John Burr Williams. 1938. The Theory of Investment Value. Cambridge: Harvard University Press.
Warren Buffett. 2003. “Preface” to Benjamin Graham and Jason Zweig. 2003. The Intelligent Investor, revised version of 4th edition. New York: Harper-Collins.
Eugene Fama. 1970. “Efficient capital markets: a review of theory and empirical work.” Journal of Finance, 28(2), 383-417.
Eugene Fama and Kenneth French. 1996. “Multifactor explanations of asset pricing anomalies.” Journal of Finance, 51(1), 55-84.
Ying Xiao and Glen C. Arnold. 2008. “Testing Benjamin Graham’s net current value strategy in London.” The Journal of Investing, Winter 17(4).

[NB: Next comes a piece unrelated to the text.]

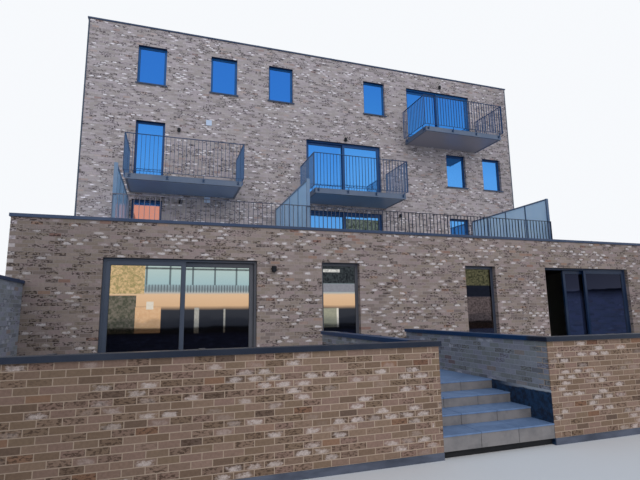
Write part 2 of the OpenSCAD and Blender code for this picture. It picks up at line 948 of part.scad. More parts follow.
// Fins from a balcony's bottom rail down and back to its channel, along a railing of this length
module rail_brackets(length, count) {
    near = (rail_d - bar_d) / 2;
    far = near + bar_d;
    top = balcony_bottom_rail_z + bottom_rail_h / 2;
    foot = bracket_h - bracket_below;
    for (i = [0 : count - 1])
        translate([bracket_end - bar_w / 2 + i * (length - 2 * bracket_end) / (count - 1), 0, 0])
            rotate([90, 0, 90])
                linear_extrude(bar_w)
                    polygon([[near, top], [far, top], [far, foot + channel_inset - far],
                             [channel_inset, foot], [channel_inset, -bracket_below], [far, -bracket_below],
                             [near, foot]]);
}

module balcony_rail_fronts() {
    color(dark_metal)
        on_plot()
            at_balconies()
                translate([0, rail_y, -balcony_drop]) {
                    rail_panel(balcony_w, rail_h, balcony_bottom_rail_z, balcony_bottom_rail_z, 1, bar_pitch);
                    rail_brackets(balcony_w, front_brackets);
                }
}

// A side railing on the left end of a balcony, from the front railing to the wall
module balcony_rail_side() {
    depth = balcony_out - rail_d;
    translate([0, rail_y + balcony_out, -balcony_drop])
        rotate([0, 0, -90]) {
            rail_panel(depth, rail_h, balcony_bottom_rail_z, balcony_bottom_rail_z, 1, bar_pitch);
            rail_brackets(depth, 2);
        }
}

module balcony_rail_sides() {
    color(dark_metal)
        on_plot()
            at_balconies() {
                balcony_rail_side();
                translate([balcony_w, 0, 0])
                    mirror([1, 0, 0])
                        balcony_rail_side();
            }
}

// TERRACE

// Railing along the front of the terrace, between the outer screens
module terrace_rail() {
    start = screen_x[0] - screen_front_w / 2;
    length = screen_x[2] + screen_front_w / 2 - start;
    color(dark_metal)
        on_plot()
            translate([start, terrace_rail_y, paving_z])
                rail_panel(length, terrace_rail_h, terrace_bottom_rail_z, 0, terrace_rail_bays,
                           terrace_bar_pitch);
}

// Dark posts and rails of the three screens that part the terrace
module screen_frames() {
    bay = (screen_d - screen_post) / screen_bays;
    half = screen_post / 2;
    color(dark_metal)
        on_plot()
            for (x = screen_x)
                translate([x, screen_y, paving_z]) {
                    block(-screen_front_w / 2, screen_front_w / 2, 0, screen_post, 0, screen_h);
                    for (i = [1 : screen_bays])
                        block(-half, half, i * bay, i * bay + screen_post, 0, screen_h);
                    for (z = [screen_foot, screen_h - screen_post])
                        block(-half, half, 0, screen_d, z, z + screen_post);
                }
}

// Frosted panes between the posts
module screen_glass() {
    bay = (screen_d - screen_post) / screen_bays;
    color("lightblue")
        on_plot()
            for (x = screen_x)
                translate([x - screen_glass_t / 2, screen_y, paving_z])
                    for (i = [0 : screen_bays - 1])
                        block(0, screen_glass_t, i * bay + screen_post, (i + 1) * bay,
                              screen_foot + screen_post, screen_h - screen_post);
}

// FITTINGS

// A round lamp on a short arm from a plate on the wall, whose face is at y
module wall_lamp(x, y, z) {
    r = lamp_dia / 2;
    h = lamp_h / 2;
    lamp_y = y - lamp_gap - r;
    translate([x, lamp_y, z])
        rotate_extrude($fn = 32)
            polygon([[0, -h], [r - lamp_edge, -h], [r, lamp_edge - h], [r, h - lamp_edge], [r - lamp_edge, h],
                     [0, h]]);
    block(x - lamp_arm / 2, x + lamp_arm / 2, lamp_y, y, z - lamp_arm / 2, z + lamp_arm / 2);
    translate([x, y - lamp_plate_t, z])
        rotate([-90, 0, 0])
            cylinder(h = lamp_plate_t, d = lamp_plate_dia, $fn = 32);
}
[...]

Edward I. Altman. 1968. “Financial ratios, discriminant analysis and the analysis of corporate bankruptcy.” Journal of Finance, September, pp. 189-209.
Edward I. Altman and Edith Hotchkiss. 2005. Corporate financial distress and bankruptcy: predict and avoid bankruptcy, analyze and invest in distressed debt, 3rd edition. New York: Wiley & Sons.
Hyman P. Minsky. 1972. "Financial instability revisited: the economics of disaster." Reappraisal of the Federal Reserve Discount Mechanism. Washington: Board of Governors of the Federal Reserve System, pp. 95-136.
Charles P. Kindleberger. 2000. Manias, Panics, and Crashes: A History of Financial Crisis, 4th edition. New York: John Wiley & Sons (first edition, 1978, New York: Basic Books).
John Carswell. 1960. The South Sea Bubble. London: Cresset Press.
J. Barkley Rosser, Jr. 1991. From Catastrophe to Chaos: A General Theory of Economic Discontinuities. Boston/Dordrecht: Kluwer Academic Publishers.
Mauro Gallegati, Antonio Palestrini, and J. Barkley Rosser, Jr. 2009. "The period of financial distress in speculative markets: interacting heterogeneous agents and financial conditions," Macroeconomic Dynamics, 2011, vol. 15, no. 1, pp. 60-79.